If the IAB is convinced that will not occur in this case, then,
if someone reasonably qualified is needed and you don't have a
better candidate, I will volunteer despite my reluctance to do
further free consulting work for ICANN (and assuming the rules
for the study group do not require that I go out of pocket).
On the other hand, if you do not have good reason to be
convinced of that, I suggest that it is in the best interests of
the IAB and the DNS technical and user communities that you
decline the offer to supply someone for the position.

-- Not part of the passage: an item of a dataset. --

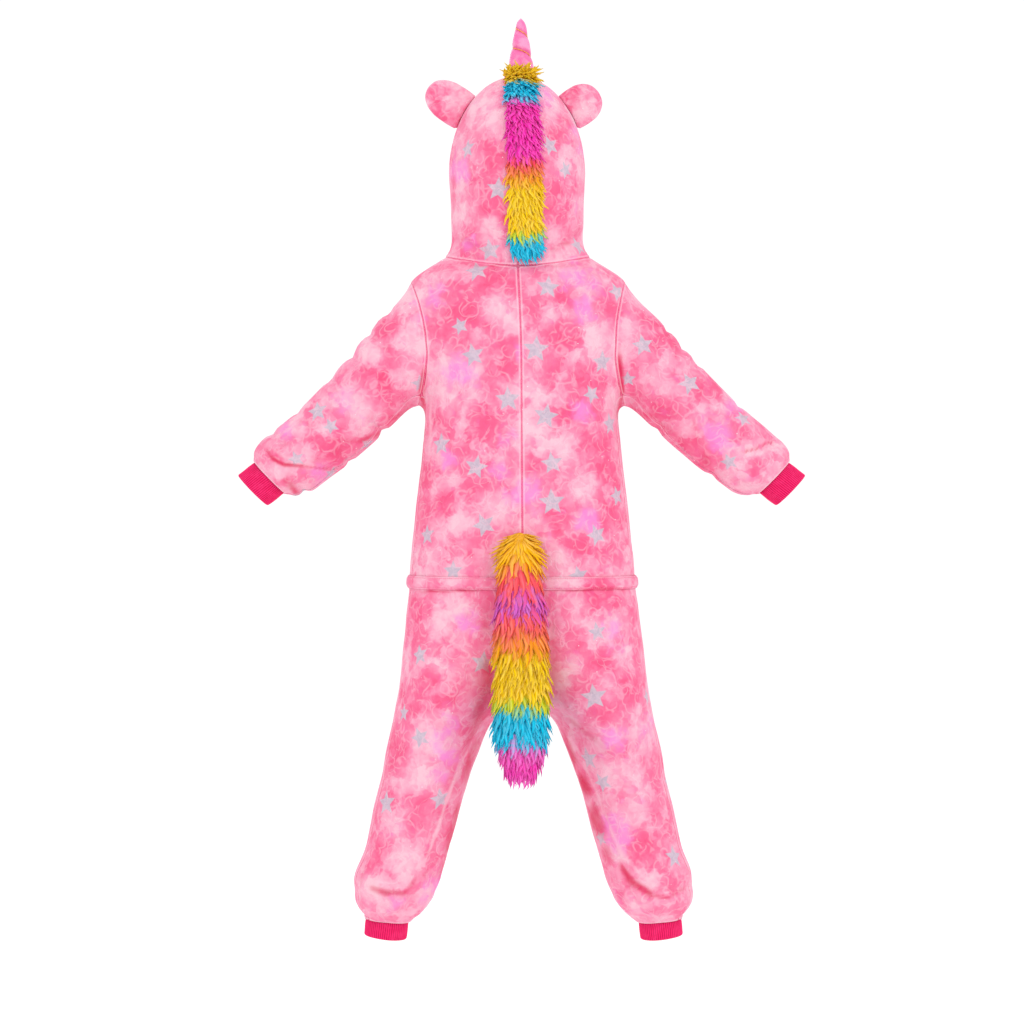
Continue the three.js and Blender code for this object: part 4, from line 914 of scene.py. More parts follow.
# Cloudy dye on the back: place and radius in the chart, how deep the pink (below 0 paler), how lilac.
DYE = [
    # hood
    (485, 108, 17, -0.7, 0), (466, 124, 12, 0.3, 0), (500, 132, 12, -0.4, 0), (490, 154, 19, 0.7, 0),
    (464, 150, 11, -0.4, 0), (460, 171, 12, -0.1, 0.8), (481, 196, 20, 0.6, 0), (500, 211, 12, 0.8, 0),
    (461, 212, 13, -0.6, 0), (474, 240, 17, 0.6, 0), (471, 245, 8, 0.4, 1), (490, 228, 9, -0.5, 0),
    (456, 246, 9, -0.2, 0), (545, 93, 13, -0.2, 0.7), (552, 108, 13, -0.5, 0.1), (561, 133, 14, 0.4, 0),
    (546, 160, 12, 0.4, 0), (577, 130, 10, -0.3, 0.6), (570, 166, 12, -0.5, 0), (561, 188, 14, 0.5, 0),
    (556, 214, 13, 0.5, 0), (578, 205, 10, -0.4, 0.3), (546, 232, 11, -0.4, 0), (572, 232, 11, 0.3, 0),
    (581, 150, 8, -0.4, 0.5), (560, 252, 10, -0.2, 0), (505, 100, 8, 0.3, 0), (455, 190, 8, -0.5, 0.2),
    (566, 118, 9, 0.5, 0), (480, 128, 8, -0.3, 0),
    # back
    (499, 282, 21, 0.9, 0), (538, 270, 15, 0.5, 0), (443, 287, 14, 0.3, 0), (436, 297, 13, 0.1, 0.7),
    (457, 290, 12, 0.5, 0), (417, 300, 9, -0.5, 0.3), (462, 320, 21, 0.8, 0), (455, 341, 13, 0.6, 0),
    (500, 313, 19, -0.8, 0), (489, 299, 11, -0.5, 0), (531, 313, 15, 0.8, 0), (574, 275, 17, 0, 0.7),
    (596, 287, 13, 0.1, 0.6), (605, 301, 11, 0.8, 0), (582, 312, 14, 0, 0.85), (567, 299, 12, 0.6, 0),
    (553, 320, 11, -0.3, 0.2), (568, 331, 14, 0.6, 0), (600, 330, 11, -0.3, 0), (585, 348, 15, -0.7, 0),
    (552, 337, 12, 0.5, 0), (521, 352, 7, 0, 0.7), (502, 357, 17, 0.7, 0), (481, 340, 11, -0.3, 0),
    (444, 365, 16, -0.8, 0), (461, 371, 17, -0.2, 1), (491, 385, 16, 0.6, 0), (540, 376, 13, -0.3, 0),
    (579, 378, 23, 0.8, 0), (538, 397, 13, -0.4, 0), (440, 394, 12, -0.4, 0), (452, 408, 11, -0.8, 0),
    (437, 419, 10, 0.4, 0), (484, 424, 19, 0.7, 0), (500, 402, 12, 0.4, 0), (536, 434, 21, -0.9, 0),
    (510, 436, 12, 0, 0.7), (570, 417, 15, 0.6, 0), (583, 413, 11, 0, 1), (601, 424, 9, -0.3, 0),
    (594, 447, 17, 0.8, 0), (560, 443, 11, -0.4, 0), (448, 459, 9, 0.2, 1), (438, 447, 10, -0.5, 0),
    (472, 487, 19, 0.6, 0), (431, 471, 11, 0.3, 0), (498, 469, 11, 0, 0.7), (527, 493, 16, 0, 0.9),
    (506, 495, 9, -0.2, 0.6), (510, 454, 13, -0.6, 0), (521, 474, 11, -0.5, 0), (538, 464, 11, 0.6, 0),
    (573, 472, 12, 0.5, 0), (600, 465, 14, 0.8, 0), (586, 487, 15, -0.7, 0), (610, 482, 12, 0.5, 0),
    (499, 512, 18, -0.8, 0), (445, 504, 16, 0.6, 0), (461, 522, 15, -0.5, 0), (446, 535, 12, -0.3, 0),
    (429, 511, 10, 0.5, 0), (468, 546, 14, 0.6, 0), (548, 536, 10, -0.1, 0.6), (562, 519, 15, 0.6, 0),
    (588, 519, 14, -0.1, 0.9), (574, 521, 9, -0.5, 0), (610, 522, 14, 0.7, 0), (561, 558, 13, -0.4, 0),
    (601, 556, 12, 0.5, 0), (579, 549, 11, 0.5, 0), (592, 567, 9, -0.3, 0), (480, 561, 12, 0.6, 0),
    (440, 562, 11, 0.4, 0), (426, 556, 10, -0.3, 0.1), (610, 396, 11, -0.3, 0), (430, 335, 10, 0.4, 0),
    (420, 322, 8, 0, 0.5), (617, 310, 9, 0.3, 0), (428, 494, 9, -0.2, 0), (612, 445, 9, 0.2, 0),
    (470, 440, 10, 0.3, 0), (555, 395, 9, 0.5, 0), (520, 330, 9, -0.3, 0), (598, 502, 9, 0.3, 0),
    (540, 515, 9, -0.4, 0.2),
    # waist and seat
    (455, 585, 14, -0.3, 0), (480, 590, 12, 0.3, 0), (430, 585, 11, 0.2, 0), (565, 585, 12, -0.4, 0.1),
    (606, 587, 12, 0.2, 0), (600, 597, 18, 0.9, 0), (570, 604, 13, -0.5, 0), (560, 622, 11, 0.5, 0),
    (422, 608, 14, 0.6, 0), (453, 604, 13, -0.5, 0), (465, 623, 13, 0.2, 1), (441, 631, 14, -0.7, 0),
    (613, 627, 12, -0.2, 0.8), (631, 618, 11, 0.4, 0), (475, 645, 11, 0.3, 0),
    # left leg
    (413, 627, 15, 0.5, 0), (450, 650, 12, 0.3, 0), (445, 670, 12, -0.6, 0), (428, 688, 20, 0.7, 0),
    (466, 671, 11, -0.4, 0), (413, 703, 13, 0.5, 0), (445, 712, 11, -0.2, 0.1), (441, 737, 18, -0.5, 0.5),
    (452, 723, 11, 0, 0.6), (444, 756, 13, 0, 1), (428, 747, 11, -0.7, 0), (397, 750, 13, 0.6, 0),
    (413, 781, 15, -0.9, 0), (441, 776, 10, 0, 0.6), (459, 789, 9, 0.5, 0.1), (398, 798, 11, 0.5, 0),
    (423, 816, 20, 0.6, 0), (394, 828, 12, -0.5, 0.2), (444, 838, 11, 0.5, 0), (384, 853, 11, 0.4, 0),
    (407, 861, 14, -0.6, 0), (435, 884, 13, 0, 0.8), (369, 889, 13, -0.7, 0), (397, 903, 12, -0.4, 0.5),
    (425, 902, 11, -0.1, 0.5), (455, 700, 11, 0.5, 0), (418, 667, 11, -0.1, 0), (470, 735, 10, 0.5, 0),
    (372, 862, 9, 0.3, 0), (390, 873, 9, 0.5, 0), (425, 850, 10, 0.1, 0.1), (403, 728, 10, 0.2, 0.2),
    (435, 797, 9, -0.1, 0),
    # right leg
    (576, 640, 12, 0.5, 0), (617, 648, 11, -0.1, 0.4), (602, 660, 14, 0.7, 0), (575, 671, 12, -0.5, 0),
    (628, 664, 13, -0.5, 0), (570, 692, 10, 0.5, 0), (600, 713, 16, 0.8, 0), (580, 709, 11, -0.5, 0),
    (632, 693, 16, 0.6, 0), (615, 739, 14, 0, 1), (641, 735, 12, -0.5, 0.3), (655, 722, 8, 0, 0.6),
    (615, 772, 21, -0.9, 0), (651, 769, 15, 0.6, 0), (592, 788, 10, 0.2, 0), (622, 800, 11, 0.3, 0.2),
    (655, 811, 15, 0.7, 0), (618, 835, 17, -0.1, 0.8), (610, 822, 7, 0.3, 1), (641, 844, 15, 0.6, 0),
    (621, 857, 12, -0.6, 0), (672, 836, 11, 0.5, 0), (645, 877, 12, -0.8, 0), (679, 879, 11, 0.3, 0),
    (640, 906, 16, -0.5, 0.2), (681, 896, 9, 0.3, 0), (612, 900, 12, 0, 0.4), (640, 640, 10, 0.4, 0),
    (636, 790, 10, -0.4, 0.2), (588, 745, 10, 0.2, 0),
    # left sleeve
    (389, 327, 16, 0.8, 0), (404, 300, 14, -0.8, 0), (410, 335, 17, -0.8, 0), (369, 350, 13, -0.5, 0),
    (386, 358, 10, 0.4, 0), (342, 376, 10, 0.5, 0), (374, 384, 17, 0.8, 0), (401, 381, 13, -0.5, 0),
    (344, 401, 15, -0.5, 0.4), (312, 443, 15, 0.6, 0), (362, 418, 13, -0.6, 0.2), (387, 414, 13, 0.5, 0),
    (341, 449, 17, 0.6, 0), (289, 430, 12, -0.1, 0.6), (301, 455, 13, -0.8, 0), (271, 441, 11, -0.2, 0),
    (321, 475, 13, -0.1, 0.7), (286, 482, 9, 0.5, 0), (266, 474, 11, -0.5, 0), (360, 398, 9, -0.1, 0.2),
    (322, 400, 9, -0.4, 0), (395, 440, 9, 0.4, 0), (420, 345, 9, -0.5, 0), (350, 360, 9, 0.3, 0.2),
    (275, 455, 8, 0.5, 0), (300, 425, 9, -0.4, 0.1), (328, 425, 8, -0.4, 0), (375, 410, 8, 0.3, 0),
    (415, 365, 9, -0.3, 0),
    # right sleeve
    (637, 297, 11, -0.4, 0), (631, 321, 12, -0.5, 0.2), (669, 338, 16, 0.8, 0), (641, 369, 12, 0.3, 0),
    (660, 362, 10, -0.5, 0), (655, 391, 15, -0.8, 0), (668, 414, 16, 0.7, 0), (688, 343, 8, -0.1, 0.6),
    (710, 391, 14, 0.8, 0), (734, 405, 11, 0.1, 0.8), (720, 438, 17, 0, 1), (757, 433, 15, 0.5, 0),
    (767, 459, 10, 0.6, 0), (781, 447, 9, -0.7, 0), (737, 472, 11, -0.5, 0.2), (706, 460, 11, 0.5, 0),
    (750, 490, 10, -0.4, 0), (745, 452, 9, -0.3, 0), (690, 400, 10, -0.3, 0), (645, 415, 10, 0.3, 0),
    (685, 440, 10, 0.5, 0), (705, 415, 9, 0.1, 0.4), (655, 320, 9, 0.4, 0), (700, 365, 9, 0.3, 0),
    (755, 470, 9, 0.4, 0), (625, 345, 9, -0.2, 0), (720, 410, 8, -0.4, 0), (770, 480, 9, -0.3, 0),
]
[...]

p.p.s. Just to respond, for context, to a few of the comments
made and discussed earlier, I could read text in three scripts
before I graduated from secondary school, with more than one
language in two of them and one of the three scripts running
right to left.  I can also read the characters of at least one
more script but have no claim on ever being able to read the
associated language except, painfully, for a few sections of
some classical materials.  I have some claim on at least some
understanding how one other script, very different from those
above, works.  I also did some work on character coding,
identifiers in programming languages (including non-ASCII ones),
and multilingual thesauri, and worked a bit with a very
well-known typography expert, most long before there was a
Unicode. Do those things, or the fact that I studied a bit with
experts on the evolution of languages and writing systems, make
me an expert in this area?  Nope.  But it does give me some
basis for believing I'm got a little bit more background for
constructing reasonable intuitions and having some idea what
questions to ask than someone who is familiar with only one
language, or maybe two, and who has deduced that everything else
follows the same rules (conclusions that are very common in the
IETF and ICANN although, I hope, not on this list).